Work instructions:
Write out the whole listing again, exactly.
** start Recorded data **
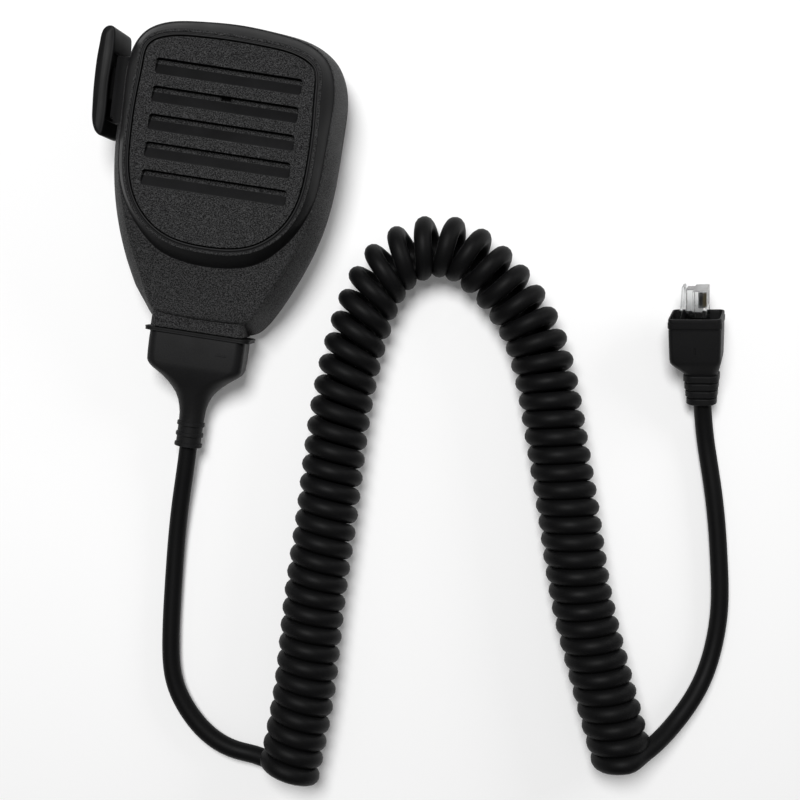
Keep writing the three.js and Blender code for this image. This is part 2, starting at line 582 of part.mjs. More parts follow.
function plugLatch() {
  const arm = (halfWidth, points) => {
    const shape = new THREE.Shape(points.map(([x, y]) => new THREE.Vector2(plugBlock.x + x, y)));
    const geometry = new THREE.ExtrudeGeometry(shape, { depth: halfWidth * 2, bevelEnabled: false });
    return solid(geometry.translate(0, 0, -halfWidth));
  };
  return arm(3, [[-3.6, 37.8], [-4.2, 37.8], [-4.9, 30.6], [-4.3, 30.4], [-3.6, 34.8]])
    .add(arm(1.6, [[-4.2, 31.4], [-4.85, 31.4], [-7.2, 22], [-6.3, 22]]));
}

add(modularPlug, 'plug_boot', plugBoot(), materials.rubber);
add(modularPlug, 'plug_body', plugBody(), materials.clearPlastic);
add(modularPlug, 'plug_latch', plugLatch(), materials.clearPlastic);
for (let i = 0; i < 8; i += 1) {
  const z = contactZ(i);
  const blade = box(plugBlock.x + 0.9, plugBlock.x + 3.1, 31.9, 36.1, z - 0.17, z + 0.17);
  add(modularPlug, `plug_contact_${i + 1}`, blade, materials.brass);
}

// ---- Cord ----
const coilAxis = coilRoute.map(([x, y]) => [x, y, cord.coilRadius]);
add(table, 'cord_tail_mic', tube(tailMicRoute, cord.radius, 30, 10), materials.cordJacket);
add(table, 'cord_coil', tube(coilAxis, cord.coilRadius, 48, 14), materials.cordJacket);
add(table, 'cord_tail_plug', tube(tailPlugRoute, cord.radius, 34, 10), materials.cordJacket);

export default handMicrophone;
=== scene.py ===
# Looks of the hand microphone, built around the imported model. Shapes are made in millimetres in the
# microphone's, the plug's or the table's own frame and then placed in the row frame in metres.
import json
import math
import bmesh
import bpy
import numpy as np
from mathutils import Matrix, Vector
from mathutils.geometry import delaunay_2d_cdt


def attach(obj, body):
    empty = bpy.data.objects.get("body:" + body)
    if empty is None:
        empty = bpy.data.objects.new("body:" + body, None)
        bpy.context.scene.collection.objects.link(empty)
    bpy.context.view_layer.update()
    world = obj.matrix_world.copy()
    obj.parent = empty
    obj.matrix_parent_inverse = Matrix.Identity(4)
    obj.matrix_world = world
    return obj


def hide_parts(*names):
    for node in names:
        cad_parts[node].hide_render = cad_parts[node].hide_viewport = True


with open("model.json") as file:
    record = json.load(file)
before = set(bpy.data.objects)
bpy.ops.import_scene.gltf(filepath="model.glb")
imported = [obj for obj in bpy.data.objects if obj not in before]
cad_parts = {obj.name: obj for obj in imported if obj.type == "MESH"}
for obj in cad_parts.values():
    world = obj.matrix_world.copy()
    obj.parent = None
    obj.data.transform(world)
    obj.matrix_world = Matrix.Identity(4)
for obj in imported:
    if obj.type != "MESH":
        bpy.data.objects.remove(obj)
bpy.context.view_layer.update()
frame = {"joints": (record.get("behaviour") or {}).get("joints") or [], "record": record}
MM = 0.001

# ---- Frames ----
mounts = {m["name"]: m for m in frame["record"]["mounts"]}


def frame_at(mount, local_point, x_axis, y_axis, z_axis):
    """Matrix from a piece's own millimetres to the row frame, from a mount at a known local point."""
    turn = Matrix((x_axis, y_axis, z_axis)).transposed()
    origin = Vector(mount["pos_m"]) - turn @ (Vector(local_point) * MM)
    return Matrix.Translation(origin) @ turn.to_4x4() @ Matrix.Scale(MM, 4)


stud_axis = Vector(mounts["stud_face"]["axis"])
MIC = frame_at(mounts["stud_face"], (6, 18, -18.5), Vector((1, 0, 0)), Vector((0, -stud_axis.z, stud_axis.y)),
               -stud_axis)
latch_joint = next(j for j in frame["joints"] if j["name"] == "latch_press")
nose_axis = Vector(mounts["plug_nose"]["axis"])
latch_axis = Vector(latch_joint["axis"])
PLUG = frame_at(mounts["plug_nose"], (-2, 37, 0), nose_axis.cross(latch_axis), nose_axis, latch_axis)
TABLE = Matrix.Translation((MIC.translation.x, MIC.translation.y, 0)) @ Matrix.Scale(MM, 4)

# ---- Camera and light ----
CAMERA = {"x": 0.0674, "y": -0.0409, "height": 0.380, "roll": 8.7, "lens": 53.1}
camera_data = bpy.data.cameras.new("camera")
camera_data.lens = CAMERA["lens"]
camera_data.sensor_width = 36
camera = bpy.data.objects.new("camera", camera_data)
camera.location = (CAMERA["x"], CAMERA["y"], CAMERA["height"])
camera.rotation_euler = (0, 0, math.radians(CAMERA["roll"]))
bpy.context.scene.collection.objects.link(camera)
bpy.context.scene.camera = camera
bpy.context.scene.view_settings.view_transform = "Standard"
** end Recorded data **
Task response:
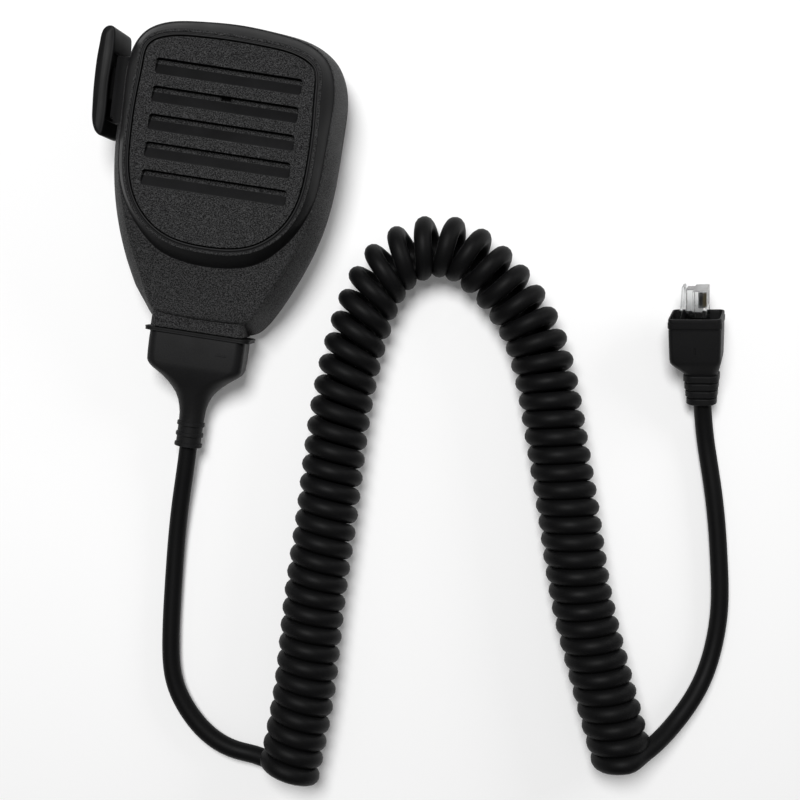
Keep writing the three.js and Blender code for this image. This is part 2, starting at line 582 of part.mjs. More parts follow.
function plugLatch() {
  const arm = (halfWidth, points) => {
    const shape = new THREE.Shape(points.map(([x, y]) => new THREE.Vector2(plugBlock.x + x, y)));
    const geometry = new THREE.ExtrudeGeometry(shape, { depth: halfWidth * 2, bevelEnabled: false });
    return solid(geometry.translate(0, 0, -halfWidth));
  };
  return arm(3, [[-3.6, 37.8], [-4.2, 37.8], [-4.9, 30.6], [-4.3, 30.4], [-3.6, 34.8]])
    .add(arm(1.6, [[-4.2, 31.4], [-4.85, 31.4], [-7.2, 22], [-6.3, 22]]));
}

add(modularPlug, 'plug_boot', plugBoot(), materials.rubber);
add(modularPlug, 'plug_body', plugBody(), materials.clearPlastic);
add(modularPlug, 'plug_latch', plugLatch(), materials.clearPlastic);
for (let i = 0; i < 8; i += 1) {
  const z = contactZ(i);
  const blade = box(plugBlock.x + 0.9, plugBlock.x + 3.1, 31.9, 36.1, z - 0.17, z + 0.17);
  add(modularPlug, `plug_contact_${i + 1}`, blade, materials.brass);
}

// ---- Cord ----
const coilAxis = coilRoute.map(([x, y]) => [x, y, cord.coilRadius]);
add(table, 'cord_tail_mic', tube(tailMicRoute, cord.radius, 30, 10), materials.cordJacket);
add(table, 'cord_coil', tube(coilAxis, cord.coilRadius, 48, 14), materials.cordJacket);
add(table, 'cord_tail_plug', tube(tailPlugRoute, cord.radius, 34, 10), materials.cordJacket);

export default handMicrophone;
=== scene.py ===
# Looks of the hand microphone, built around the imported model. Shapes are made in millimetres in the
# microphone's, the plug's or the table's own frame and then placed in the row frame in metres.
import json
import math
import bmesh
import bpy
import numpy as np
from mathutils import Matrix, Vector
from mathutils.geometry import delaunay_2d_cdt


def attach(obj, body):
    empty = bpy.data.objects.get("body:" + body)
    if empty is None:
        empty = bpy.data.objects.new("body:" + body, None)
        bpy.context.scene.collection.objects.link(empty)
    bpy.context.view_layer.update()
    world = obj.matrix_world.copy()
    obj.parent = empty
    obj.matrix_parent_inverse = Matrix.Identity(4)
    obj.matrix_world = world
    return obj


def hide_parts(*names):
    for node in names:
        cad_parts[node].hide_render = cad_parts[node].hide_viewport = True


with open("model.json") as file:
    record = json.load(file)
before = set(bpy.data.objects)
bpy.ops.import_scene.gltf(filepath="model.glb")
imported = [obj for obj in bpy.data.objects if obj not in before]
cad_parts = {obj.name: obj for obj in imported if obj.type == "MESH"}
for obj in cad_parts.values():
    world = obj.matrix_world.copy()
    obj.parent = None
    obj.data.transform(world)
    obj.matrix_world = Matrix.Identity(4)
for obj in imported:
    if obj.type != "MESH":
        bpy.data.objects.remove(obj)
bpy.context.view_layer.update()
frame = {"joints": (record.get("behaviour") or {}).get("joints") or [], "record": record}
MM = 0.001

# ---- Frames ----
mounts = {m["name"]: m for m in frame["record"]["mounts"]}


def frame_at(mount, local_point, x_axis, y_axis, z_axis):
    """Matrix from a piece's own millimetres to the row frame, from a mount at a known local point."""
    turn = Matrix((x_axis, y_axis, z_axis)).transposed()
    origin = Vector(mount["pos_m"]) - turn @ (Vector(local_point) * MM)
    return Matrix.Translation(origin) @ turn.to_4x4() @ Matrix.Scale(MM, 4)


stud_axis = Vector(mounts["stud_face"]["axis"])
MIC = frame_at(mounts["stud_face"], (6, 18, -18.5), Vector((1, 0, 0)), Vector((0, -stud_axis.z, stud_axis.y)),
               -stud_axis)
latch_joint = next(j for j in frame["joints"] if j["name"] == "latch_press")
nose_axis = Vector(mounts["plug_nose"]["axis"])
latch_axis = Vector(latch_joint["axis"])
PLUG = frame_at(mounts["plug_nose"], (-2, 37, 0), nose_axis.cross(latch_axis), nose_axis, latch_axis)
TABLE = Matrix.Translation((MIC.translation.x, MIC.translation.y, 0)) @ Matrix.Scale(MM, 4)

# ---- Camera and light ----
CAMERA = {"x": 0.0674, "y": -0.0409, "height": 0.380, "roll": 8.7, "lens": 53.1}
camera_data = bpy.data.cameras.new("camera")
camera_data.lens = CAMERA["lens"]
camera_data.sensor_width = 36
camera = bpy.data.objects.new("camera", camera_data)
camera.location = (CAMERA["x"], CAMERA["y"], CAMERA["height"])
camera.rotation_euler = (0, 0, math.radians(CAMERA["roll"]))
bpy.context.scene.collection.objects.link(camera)
bpy.context.scene.camera = camera
bpy.context.scene.view_settings.view_transform = "Standard"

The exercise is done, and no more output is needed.